La Chambre de Commerce vient d’émettre son deuxième avis complémentaire relatif aux amendements parlementaires concernant le projet de loi n°8333 modifiant la loi antitabac du 11 août 2006.
Ce projet de loi, qui vise à transposer au niveau national la directive européenne 2022/2100/UE, concerne le retrait de certaines exemptions pour les produits du tabac chauffés, ainsi qu’une réglementation concernant les « nouveaux produits nicotiniques », similaire à celle proposée pour les sachets de nicotine.
Si la Chambre de Commerce souscrit aux objectifs de santé publique à l'origine de ces initiatives, elle constate que les amendements parlementaires vont non seulement bien au-delà des exigences des directives européennes, mais interdisent de facto les « nouveaux produits nicotiniques », engendrant ainsi des interrogations juridiques fondamentales concernant le projet de loi.
Elle note également que la Commission européenne ainsi que d'autres Etats membres ont émis des avis et commentaires sur ce projet de loi, partageant les préoccupations exprimées par la Chambre de Commerce dans ses précédents avis.
Une législation qui dépasse les obligations européennes
Le projet de loi, tel qu’amendé, propose d’étendre les dispositions de la directive européenne 2014/40/UE aux sachets de nicotine et aux nouveaux produits nicotiniques, uniquement au Luxembourg. Cependant, cette extension, couplée à un seuil maximal de nicotine quasiment nul, aurait pour effet d'interdire ces produits, créant ainsi une distorsion de la libre circulation des marchandises au sein de l’Union européenne, contraire à l’article 34 du Traité sur le Fonctionnement de l’Union européenne.
Les auteurs du présent projet de loi justifient cette approche par des préoccupations de santé publique soulignant que « la consommation de nicotine présente des dangers significatifs pour la santé, particulièrement chez les jeunes. Elle a un impact négatif sur le développement cérébral et comporte un risque de dépendance. Il est donc impératif de mettre en place une réglementation stricte et adaptée pour protéger la santé publique, en particulier celle des jeunes ».
Si l’on peut souscrire à ces objectifs, la Chambre de Commerce estime que l’interdiction totale de produits alternatifs moins nocifs que le tabac traditionnel, ne répond pas nécessairement de manière proportionnée aux objectifs poursuivis.
L’équilibre entre santé publique et libre circulation des biens
Le principe de proportionnalité inscrit dans l’article 37 de la Constitution luxembourgeoise, implique un juste équilibre entre les objectifs d’un acte - qui peut être législatif, réglementaire, ou administratif - et les moyens déployés en vue de les réaliser.

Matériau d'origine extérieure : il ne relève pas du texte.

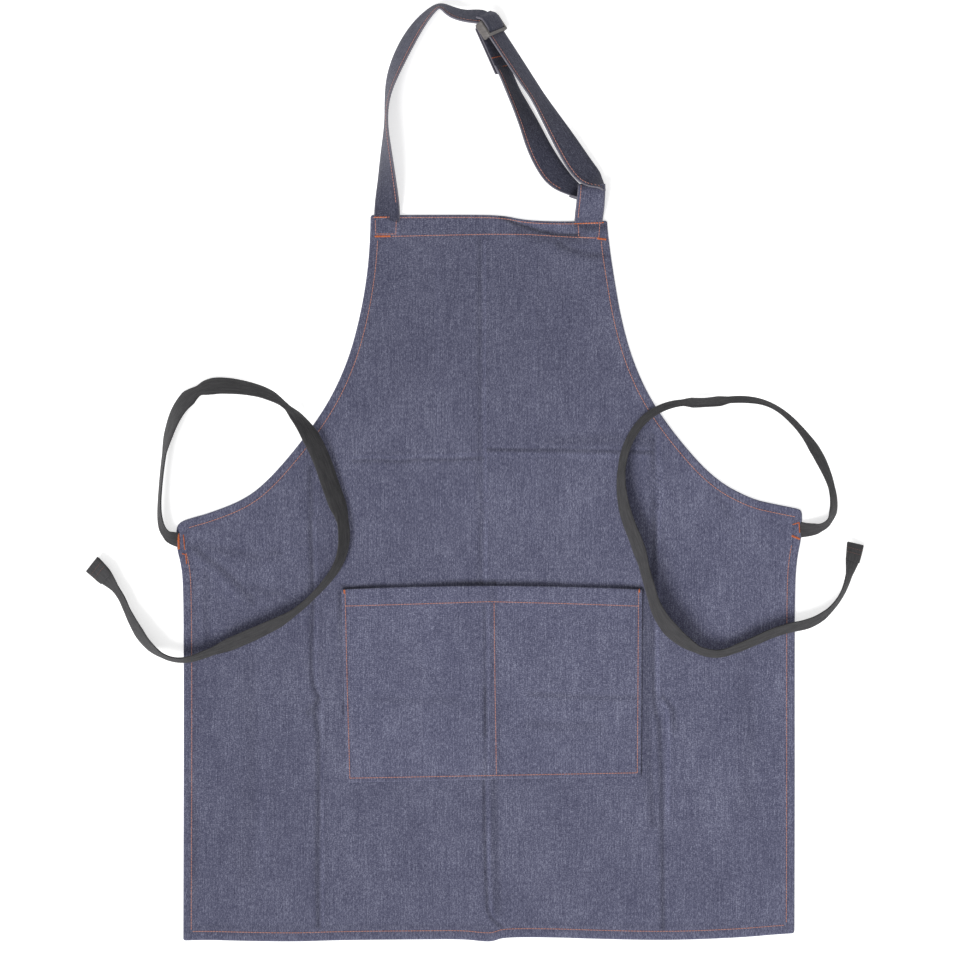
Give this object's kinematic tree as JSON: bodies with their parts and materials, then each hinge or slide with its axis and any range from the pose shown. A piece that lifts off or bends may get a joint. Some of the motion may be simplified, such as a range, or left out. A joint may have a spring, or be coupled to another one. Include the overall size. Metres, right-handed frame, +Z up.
{
  "type": "bib apron",
  "caption": "Denim bib apron laid flat: turned and stitched hems, divided patch pocket, neck strap with a sliding buckle, and webbing waist ties.",
  "frame": {"origin": "middle of the apron's outline without the waist ties, on the surface it lies on", "axes": "+Y from the hem towards the neck strap, +Z up from the surface through the cloth, +X across the apron"},
  "size_m": [0.7768, 0.9324, 0.0311],
  "materials": {
    "denim": "matt twill with pale slubs",
    "webbing": "ribbed charcoal webbing",
    "seam_thread": "spun polyester thread",
    "bartack_thread": "dense zigzag thread",
    "buckle_plastic": "fine matt moulded plastic"
  },
  "bodies": {
    "apron": {"bartack_pocket_left": "bartack_thread", "bartack_pocket_right": "bartack_thread", "bartack_strap": "bartack_thread", "bartack_tab": "bartack_thread", "bartack_tie_left": "bartack_thread", "bartack_tie_right": "bartack_thread", "body_panel": "denim", "neck_strap": "denim", "neck_strap_return": "denim", "pocket_panel": "denim", "strap_tab": "denim", "thread_armhole_left": "seam_thread", "thread_armhole_right": "seam_thread", "thread_bottom_hem": "seam_thread", "thread_neck_strap": "seam_thread", "thread_pocket_bottom": "seam_thread", "thread_pocket_divider": "seam_thread", "thread_pocket_hem": "seam_thread", "thread_pocket_left": "seam_thread", "thread_pocket_right": "seam_thread", "thread_side_left": "seam_thread", "thread_side_right": "seam_thread", "thread_tie_left_end": "seam_thread", "thread_tie_right_end": "seam_thread", "thread_top_hem_lower": "seam_thread", "thread_top_hem_upper": "seam_thread", "tie_left": "webbing", "tie_left_fold": "webbing", "tie_right": "webbing", "tie_right_fold": "webbing"},
    "buckle": {"slider": "buckle_plastic", "strap_end_loop": "denim", "thread_strap_end": "seam_thread"}
  },
  "joints": [
    {"name": "buckle_slide", "type": "slide", "parent": "apron", "child": "buckle", "axis": [0.5488, -0.836, 0], "range_m": [0, 0.06], "deforming": ["neck_strap_return"]}
  ]
}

Concernant la réglementation des sachets de nicotine et des nouveaux produits nicotiniques, la Chambre de Commerce regrette le durcissement prévu dans les nouvelles dispositions du projet de loi qui reviendra in fine à interdire tout nouveau produit nicotinique.
Elle souligne également que les sachets de nicotine et autres nouveaux produits nicotiniques ne peuvent être considérés comme des « denrées alimentaires », un domaine pour lequel le projet de loi semble appliquer des règles inadaptées.
La Chambre de Commerce propose finalement d'introduire un taux d’au moins 12mg par sachet de nicotine.
Propositions alternatives et appel à la concertation
Le projet de loi sous avis a également pour objet d’étendre l’obligation d’apposer des avertissements sanitaires sur les sachets de nicotine et les nouveaux produits nicotiniques.
La Chambre de Commerce plaide par conséquent pour la mise en œuvre d’avertissements adaptés aux spécificités des sachets de nicotine et aux nouveaux produits nicotiniques, inspirés de ceux des cigarettes électroniques.
Elle réitère aussi sa demande de remplacer l’interdiction pure et simple des représentations graphiques sur les distributeurs automatiques par l'apposition obligatoire d'avertissements sanitaires couvrant 10 % de la surface des étiquettes produits.
De manière plus générale, la Chambre de Commerce exprime son désaveu face à la tendance à la surrèglementation (ou gold-plating) qui consiste à imposer des normes nationales plus strictes que celles prévues par la législation européenne, créant ainsi une insécurité juridique pour les entreprises opérant sur le marché intérieur.
En conclusion, la Chambre de Commerce sollicite le retrait de ce projet de loi et la mise en œuvre d’une réflexion concertée avec les acteurs du secteur concernant la réglementation des sachets de nicotine et des nouveaux produits nicotiniques.